In the listing below, find the line with "function web_point(distance) = foot_edge()[3]", then repeat exactly every line from the top through that one.

* COLLECTED MATERIAL *
◆ ◆ ◆ ◆
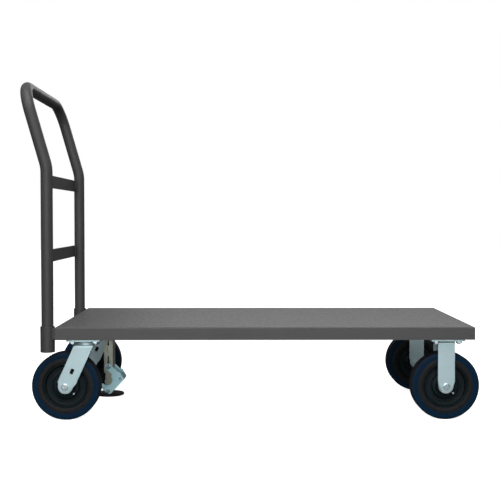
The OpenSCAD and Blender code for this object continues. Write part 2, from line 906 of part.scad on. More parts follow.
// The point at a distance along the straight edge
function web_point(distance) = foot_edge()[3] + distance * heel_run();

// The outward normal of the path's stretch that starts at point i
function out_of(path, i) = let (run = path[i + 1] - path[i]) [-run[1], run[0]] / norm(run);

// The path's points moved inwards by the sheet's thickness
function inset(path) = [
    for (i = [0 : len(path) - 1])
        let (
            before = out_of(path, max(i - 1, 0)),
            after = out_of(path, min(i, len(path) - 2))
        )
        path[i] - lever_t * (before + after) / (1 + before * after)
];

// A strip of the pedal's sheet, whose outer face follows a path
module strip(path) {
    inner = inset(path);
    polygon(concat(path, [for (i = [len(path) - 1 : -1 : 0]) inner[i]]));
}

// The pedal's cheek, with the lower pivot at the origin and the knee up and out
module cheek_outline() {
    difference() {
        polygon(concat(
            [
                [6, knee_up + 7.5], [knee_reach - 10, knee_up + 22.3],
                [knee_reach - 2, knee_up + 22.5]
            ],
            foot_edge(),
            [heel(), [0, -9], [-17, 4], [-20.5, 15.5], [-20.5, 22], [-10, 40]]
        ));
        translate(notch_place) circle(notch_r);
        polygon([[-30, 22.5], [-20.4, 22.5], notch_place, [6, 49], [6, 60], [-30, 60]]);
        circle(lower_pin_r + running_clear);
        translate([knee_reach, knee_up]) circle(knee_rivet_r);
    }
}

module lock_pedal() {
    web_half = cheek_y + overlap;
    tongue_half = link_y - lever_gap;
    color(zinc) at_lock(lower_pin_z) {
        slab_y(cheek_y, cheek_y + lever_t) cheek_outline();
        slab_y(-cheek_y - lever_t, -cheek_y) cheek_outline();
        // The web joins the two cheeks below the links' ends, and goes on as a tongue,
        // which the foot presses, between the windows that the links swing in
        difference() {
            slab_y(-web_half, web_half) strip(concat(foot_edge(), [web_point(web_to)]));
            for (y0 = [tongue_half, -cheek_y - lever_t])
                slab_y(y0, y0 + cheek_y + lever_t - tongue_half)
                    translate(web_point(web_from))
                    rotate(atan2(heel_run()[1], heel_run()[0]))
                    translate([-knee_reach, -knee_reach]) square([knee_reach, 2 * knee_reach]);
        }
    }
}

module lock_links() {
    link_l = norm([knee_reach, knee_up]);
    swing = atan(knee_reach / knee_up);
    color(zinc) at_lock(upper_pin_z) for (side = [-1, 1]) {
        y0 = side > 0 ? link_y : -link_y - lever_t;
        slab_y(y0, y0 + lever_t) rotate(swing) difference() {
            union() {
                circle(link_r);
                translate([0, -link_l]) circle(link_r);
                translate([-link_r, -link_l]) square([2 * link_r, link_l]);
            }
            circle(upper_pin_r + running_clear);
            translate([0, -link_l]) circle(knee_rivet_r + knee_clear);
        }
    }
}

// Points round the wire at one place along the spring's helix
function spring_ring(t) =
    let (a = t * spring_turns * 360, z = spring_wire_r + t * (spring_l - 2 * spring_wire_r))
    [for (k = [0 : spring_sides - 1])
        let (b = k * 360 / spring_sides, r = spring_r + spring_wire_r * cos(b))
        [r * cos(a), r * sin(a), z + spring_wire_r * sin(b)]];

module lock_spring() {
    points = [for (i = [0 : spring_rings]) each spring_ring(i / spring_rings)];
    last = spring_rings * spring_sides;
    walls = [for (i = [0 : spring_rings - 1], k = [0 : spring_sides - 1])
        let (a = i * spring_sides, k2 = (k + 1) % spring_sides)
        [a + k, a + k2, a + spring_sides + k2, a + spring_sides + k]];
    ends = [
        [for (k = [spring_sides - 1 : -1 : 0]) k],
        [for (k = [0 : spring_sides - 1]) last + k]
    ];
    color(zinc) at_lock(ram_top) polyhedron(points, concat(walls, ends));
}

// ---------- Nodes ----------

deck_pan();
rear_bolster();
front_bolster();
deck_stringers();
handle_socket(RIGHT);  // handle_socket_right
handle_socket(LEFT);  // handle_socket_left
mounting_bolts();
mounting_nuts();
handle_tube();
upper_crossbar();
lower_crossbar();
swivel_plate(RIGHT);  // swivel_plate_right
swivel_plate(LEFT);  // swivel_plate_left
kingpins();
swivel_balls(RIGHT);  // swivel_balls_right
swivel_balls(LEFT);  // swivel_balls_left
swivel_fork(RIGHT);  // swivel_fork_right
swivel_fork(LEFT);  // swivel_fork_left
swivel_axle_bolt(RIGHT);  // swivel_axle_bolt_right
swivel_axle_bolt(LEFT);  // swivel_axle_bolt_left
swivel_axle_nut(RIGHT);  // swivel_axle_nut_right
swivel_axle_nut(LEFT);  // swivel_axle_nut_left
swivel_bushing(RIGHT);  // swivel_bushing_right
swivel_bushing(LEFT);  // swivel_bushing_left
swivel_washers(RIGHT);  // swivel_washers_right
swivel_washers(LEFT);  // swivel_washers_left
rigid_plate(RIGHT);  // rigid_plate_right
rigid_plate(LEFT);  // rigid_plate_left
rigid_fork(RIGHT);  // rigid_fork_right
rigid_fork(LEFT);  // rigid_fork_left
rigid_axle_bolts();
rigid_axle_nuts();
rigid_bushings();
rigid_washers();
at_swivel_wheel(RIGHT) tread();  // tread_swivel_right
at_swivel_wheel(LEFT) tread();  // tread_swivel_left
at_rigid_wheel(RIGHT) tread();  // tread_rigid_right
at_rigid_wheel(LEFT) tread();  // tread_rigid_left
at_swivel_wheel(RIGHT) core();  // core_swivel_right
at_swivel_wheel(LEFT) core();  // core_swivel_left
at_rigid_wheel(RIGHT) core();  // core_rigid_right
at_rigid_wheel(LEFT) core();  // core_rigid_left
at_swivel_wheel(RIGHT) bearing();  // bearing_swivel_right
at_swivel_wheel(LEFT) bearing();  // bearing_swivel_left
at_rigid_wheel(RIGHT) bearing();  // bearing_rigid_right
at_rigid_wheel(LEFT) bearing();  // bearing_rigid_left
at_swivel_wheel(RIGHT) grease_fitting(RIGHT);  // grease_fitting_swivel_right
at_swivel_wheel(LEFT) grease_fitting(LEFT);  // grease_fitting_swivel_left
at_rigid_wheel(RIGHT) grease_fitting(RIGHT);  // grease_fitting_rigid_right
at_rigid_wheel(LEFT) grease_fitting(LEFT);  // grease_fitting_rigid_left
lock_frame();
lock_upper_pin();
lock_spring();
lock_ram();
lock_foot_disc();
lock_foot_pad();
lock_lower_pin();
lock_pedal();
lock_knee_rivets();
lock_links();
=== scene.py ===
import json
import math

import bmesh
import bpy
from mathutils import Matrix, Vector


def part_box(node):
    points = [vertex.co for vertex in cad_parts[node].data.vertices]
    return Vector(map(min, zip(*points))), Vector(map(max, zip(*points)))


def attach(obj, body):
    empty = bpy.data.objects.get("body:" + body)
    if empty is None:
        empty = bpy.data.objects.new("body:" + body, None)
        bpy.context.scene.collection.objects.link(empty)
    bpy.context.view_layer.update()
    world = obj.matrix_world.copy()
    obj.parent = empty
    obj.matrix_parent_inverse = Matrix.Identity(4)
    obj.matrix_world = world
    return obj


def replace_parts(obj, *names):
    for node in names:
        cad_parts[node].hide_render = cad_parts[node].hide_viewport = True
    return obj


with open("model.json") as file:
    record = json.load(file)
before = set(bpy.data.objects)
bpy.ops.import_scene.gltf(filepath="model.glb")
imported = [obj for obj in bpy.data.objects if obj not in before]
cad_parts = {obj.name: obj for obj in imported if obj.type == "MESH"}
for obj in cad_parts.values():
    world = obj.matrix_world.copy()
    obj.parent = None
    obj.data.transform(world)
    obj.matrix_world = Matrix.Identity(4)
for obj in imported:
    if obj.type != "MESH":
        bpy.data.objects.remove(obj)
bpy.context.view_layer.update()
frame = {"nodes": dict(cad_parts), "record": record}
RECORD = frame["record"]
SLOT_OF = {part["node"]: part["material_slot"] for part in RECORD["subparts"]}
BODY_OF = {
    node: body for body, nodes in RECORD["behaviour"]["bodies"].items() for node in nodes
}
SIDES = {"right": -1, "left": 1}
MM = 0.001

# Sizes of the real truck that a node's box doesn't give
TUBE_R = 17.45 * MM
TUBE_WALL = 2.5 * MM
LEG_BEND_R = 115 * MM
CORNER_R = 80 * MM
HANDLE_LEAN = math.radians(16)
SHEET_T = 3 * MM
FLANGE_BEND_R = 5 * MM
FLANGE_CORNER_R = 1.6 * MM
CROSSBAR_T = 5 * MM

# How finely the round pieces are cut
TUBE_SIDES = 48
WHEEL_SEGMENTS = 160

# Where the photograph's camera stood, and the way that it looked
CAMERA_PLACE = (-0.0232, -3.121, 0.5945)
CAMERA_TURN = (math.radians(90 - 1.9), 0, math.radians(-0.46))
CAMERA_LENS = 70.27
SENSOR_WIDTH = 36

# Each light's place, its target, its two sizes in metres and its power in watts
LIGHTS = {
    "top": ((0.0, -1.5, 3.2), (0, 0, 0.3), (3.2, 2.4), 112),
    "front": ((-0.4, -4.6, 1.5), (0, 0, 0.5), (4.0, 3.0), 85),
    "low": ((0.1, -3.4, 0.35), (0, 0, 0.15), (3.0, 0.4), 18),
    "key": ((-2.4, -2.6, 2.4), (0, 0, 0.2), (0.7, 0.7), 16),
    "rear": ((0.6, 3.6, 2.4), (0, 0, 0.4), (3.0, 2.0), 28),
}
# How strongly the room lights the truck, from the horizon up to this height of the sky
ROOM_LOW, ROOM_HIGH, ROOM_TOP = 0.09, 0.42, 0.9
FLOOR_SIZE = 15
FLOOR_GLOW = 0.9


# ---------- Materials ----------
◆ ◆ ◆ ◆
* OUTPUT FOR THIS EXERCISE *
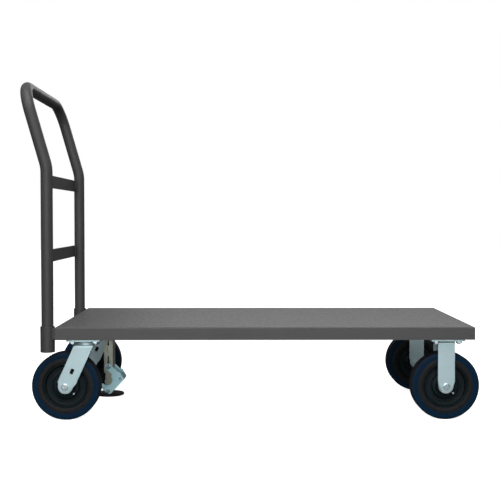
The OpenSCAD and Blender code for this object continues. Write part 2, from line 906 of part.scad on. More parts follow.
// The point at a distance along the straight edge
function web_point(distance) = foot_edge()[3] + distance * heel_run();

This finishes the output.